In connection with the proposed spin-off, Gaiam TV anticipates entering into a reorganization agreement with Gaiam, Inc. to provide for, among other things, the principal corporate transactions required to effect the spin-off, certain conditions to the spin-off and provisions governing the relationship between Gaiam TV and Gaiam, Inc. with respect to and resulting from the spin-off. The reorganization agreement will also provide that the holders of options to purchase Gaiam, Inc. Class A common stock who are employees or non-employee directors of Gaiam, Inc. on the record date for the distribution will receive options to purchase shares of Gaiam TV’s Class A common stock in the same ratio as shareholders. Additionally there will be a corresponding adjustment to the existing Gaiam, Inc. option held by such holder. The spin-off will not constitute a change in control for purposes of Gaiam, Inc.’s equity plans, and therefore no vesting of awards will occur as a result of the spin-off. In addition, the reorganization agreement will address the treatment of the various insurance policies held by Gaiam, Inc. and Gaiam TV after the spin-off. Gaiam TV will enter into multiple license agreements with Gaiam, Inc. including a license agreement for the use of the “Gaiam TV” trade name, and related trademarks and service marks following the spin-off.

 

Providing the spin-off is completed, Gaiam TV anticipates entering into a transition services agreement with Gaiam, Inc. in connection with the separation. Under the transition services agreement, Gaiam, Inc. and Gaiam TV will agree to provide certain services to the other for a period of up to 24 months following the spin-off, or such other shorter period as may be provided in the transition services agreement. The services to be provided may include certain corporate services including, but not limited to, management, financial, accounting, tax, human resources, payroll, technical, fulfillment, software quality control, and certain office services as required from time to time in the ordinary course of our business. Charges for these services will be based on the actual cost of such services without premium or mark-up, although applicable administrative and other overhead costs associated with the services will be allocated and included in the service charge. The employees of Gaiam TV will remain eligible employees under certain employee benefit plans currently maintained by Gaiam, Inc., which will be managed under the transition services agreement.
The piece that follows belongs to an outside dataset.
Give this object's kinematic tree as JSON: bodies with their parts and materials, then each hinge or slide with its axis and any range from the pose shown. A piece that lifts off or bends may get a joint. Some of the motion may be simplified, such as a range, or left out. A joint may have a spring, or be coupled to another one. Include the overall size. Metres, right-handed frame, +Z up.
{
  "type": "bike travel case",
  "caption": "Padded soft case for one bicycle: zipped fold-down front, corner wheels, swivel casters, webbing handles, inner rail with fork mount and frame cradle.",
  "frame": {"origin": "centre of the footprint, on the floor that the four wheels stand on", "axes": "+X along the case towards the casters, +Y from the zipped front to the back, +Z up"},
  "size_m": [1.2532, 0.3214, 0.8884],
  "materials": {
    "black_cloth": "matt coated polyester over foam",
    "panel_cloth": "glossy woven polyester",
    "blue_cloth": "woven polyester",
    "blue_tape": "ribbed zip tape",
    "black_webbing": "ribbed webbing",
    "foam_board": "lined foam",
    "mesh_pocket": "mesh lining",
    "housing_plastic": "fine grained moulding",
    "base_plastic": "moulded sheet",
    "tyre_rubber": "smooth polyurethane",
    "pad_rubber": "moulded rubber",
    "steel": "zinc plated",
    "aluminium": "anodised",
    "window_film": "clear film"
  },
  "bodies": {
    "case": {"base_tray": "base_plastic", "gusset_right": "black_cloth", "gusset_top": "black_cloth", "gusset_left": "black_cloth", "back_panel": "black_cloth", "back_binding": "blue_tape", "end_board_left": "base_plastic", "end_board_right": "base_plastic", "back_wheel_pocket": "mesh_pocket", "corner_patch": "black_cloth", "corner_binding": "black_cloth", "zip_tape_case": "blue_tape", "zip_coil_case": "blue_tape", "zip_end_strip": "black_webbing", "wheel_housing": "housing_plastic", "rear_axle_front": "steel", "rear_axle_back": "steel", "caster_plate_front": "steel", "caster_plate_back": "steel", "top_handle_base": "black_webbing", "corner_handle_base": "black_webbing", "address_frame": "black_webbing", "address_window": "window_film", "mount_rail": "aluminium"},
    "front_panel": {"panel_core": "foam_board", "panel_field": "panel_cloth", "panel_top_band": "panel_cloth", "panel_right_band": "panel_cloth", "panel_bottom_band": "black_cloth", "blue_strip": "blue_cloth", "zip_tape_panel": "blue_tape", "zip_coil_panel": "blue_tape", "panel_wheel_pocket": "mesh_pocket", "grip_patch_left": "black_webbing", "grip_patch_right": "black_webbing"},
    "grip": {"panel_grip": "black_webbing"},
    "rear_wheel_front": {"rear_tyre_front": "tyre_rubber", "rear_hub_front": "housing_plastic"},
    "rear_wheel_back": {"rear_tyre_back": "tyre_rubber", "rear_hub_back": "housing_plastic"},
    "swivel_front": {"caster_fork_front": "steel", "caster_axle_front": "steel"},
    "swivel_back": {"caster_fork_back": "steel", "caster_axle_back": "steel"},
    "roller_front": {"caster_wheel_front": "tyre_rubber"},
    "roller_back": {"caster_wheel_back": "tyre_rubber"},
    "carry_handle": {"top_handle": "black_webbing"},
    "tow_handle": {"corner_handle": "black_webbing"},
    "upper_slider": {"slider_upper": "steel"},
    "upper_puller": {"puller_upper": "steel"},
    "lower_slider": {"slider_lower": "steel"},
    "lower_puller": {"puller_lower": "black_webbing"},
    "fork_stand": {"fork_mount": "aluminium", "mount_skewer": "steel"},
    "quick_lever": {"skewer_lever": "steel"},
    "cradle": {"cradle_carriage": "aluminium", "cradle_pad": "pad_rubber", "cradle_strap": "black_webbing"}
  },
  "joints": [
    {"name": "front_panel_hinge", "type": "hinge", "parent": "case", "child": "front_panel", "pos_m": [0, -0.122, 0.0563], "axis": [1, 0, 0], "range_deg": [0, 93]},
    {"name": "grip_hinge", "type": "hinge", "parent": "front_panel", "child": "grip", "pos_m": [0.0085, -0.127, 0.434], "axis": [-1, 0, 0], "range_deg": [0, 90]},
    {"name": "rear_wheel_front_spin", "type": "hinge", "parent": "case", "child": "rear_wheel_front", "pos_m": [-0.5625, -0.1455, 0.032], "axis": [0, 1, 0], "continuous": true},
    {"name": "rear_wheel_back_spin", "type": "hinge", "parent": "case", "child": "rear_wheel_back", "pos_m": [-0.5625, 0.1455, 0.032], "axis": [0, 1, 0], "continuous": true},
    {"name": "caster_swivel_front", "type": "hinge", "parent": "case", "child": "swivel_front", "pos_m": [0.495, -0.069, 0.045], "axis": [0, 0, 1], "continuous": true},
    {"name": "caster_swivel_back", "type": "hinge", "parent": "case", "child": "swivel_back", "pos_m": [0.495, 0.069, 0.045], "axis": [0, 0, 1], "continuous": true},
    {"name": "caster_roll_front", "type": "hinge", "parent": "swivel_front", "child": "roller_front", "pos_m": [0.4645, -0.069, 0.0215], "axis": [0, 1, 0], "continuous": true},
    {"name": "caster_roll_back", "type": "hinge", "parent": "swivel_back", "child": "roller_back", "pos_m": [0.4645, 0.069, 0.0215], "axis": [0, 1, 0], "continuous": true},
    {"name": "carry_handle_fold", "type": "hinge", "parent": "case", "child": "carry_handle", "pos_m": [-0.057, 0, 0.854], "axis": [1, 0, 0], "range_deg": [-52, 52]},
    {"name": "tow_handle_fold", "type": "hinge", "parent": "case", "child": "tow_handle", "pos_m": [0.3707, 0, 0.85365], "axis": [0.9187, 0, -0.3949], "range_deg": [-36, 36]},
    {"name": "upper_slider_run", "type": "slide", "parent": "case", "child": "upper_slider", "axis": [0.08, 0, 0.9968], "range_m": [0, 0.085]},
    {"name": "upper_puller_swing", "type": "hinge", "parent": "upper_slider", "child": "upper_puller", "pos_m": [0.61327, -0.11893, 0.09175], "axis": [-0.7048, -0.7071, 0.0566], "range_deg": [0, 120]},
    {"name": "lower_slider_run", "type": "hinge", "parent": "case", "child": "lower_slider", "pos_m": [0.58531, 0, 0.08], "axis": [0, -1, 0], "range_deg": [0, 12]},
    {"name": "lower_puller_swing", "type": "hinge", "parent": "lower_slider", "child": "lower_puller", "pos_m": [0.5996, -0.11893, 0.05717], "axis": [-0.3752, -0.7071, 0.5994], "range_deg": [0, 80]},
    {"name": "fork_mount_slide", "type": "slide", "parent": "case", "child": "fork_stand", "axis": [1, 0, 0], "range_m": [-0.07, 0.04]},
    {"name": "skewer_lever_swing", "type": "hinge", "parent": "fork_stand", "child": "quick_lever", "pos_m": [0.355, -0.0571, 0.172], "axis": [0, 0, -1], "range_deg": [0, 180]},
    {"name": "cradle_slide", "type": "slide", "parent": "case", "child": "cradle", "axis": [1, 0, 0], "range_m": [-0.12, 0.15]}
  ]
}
Effective January 1, 2015, Gaiam, Inc. contributed to Gaiam TV its 100% membership interest in Boulder Road LLC, a Colorado limited liability company. Boulder Road LLC is the sole owner of the property located at 833 West South Boulder Road in Louisville, Colorado, which is the location for our operations and the principal executive offices of Gaiam, Inc., Gaiam TV and various other companies. The Gaiam, Inc. business unit has entered into a lease agreement with Boulder Road LLC effective with the contribution.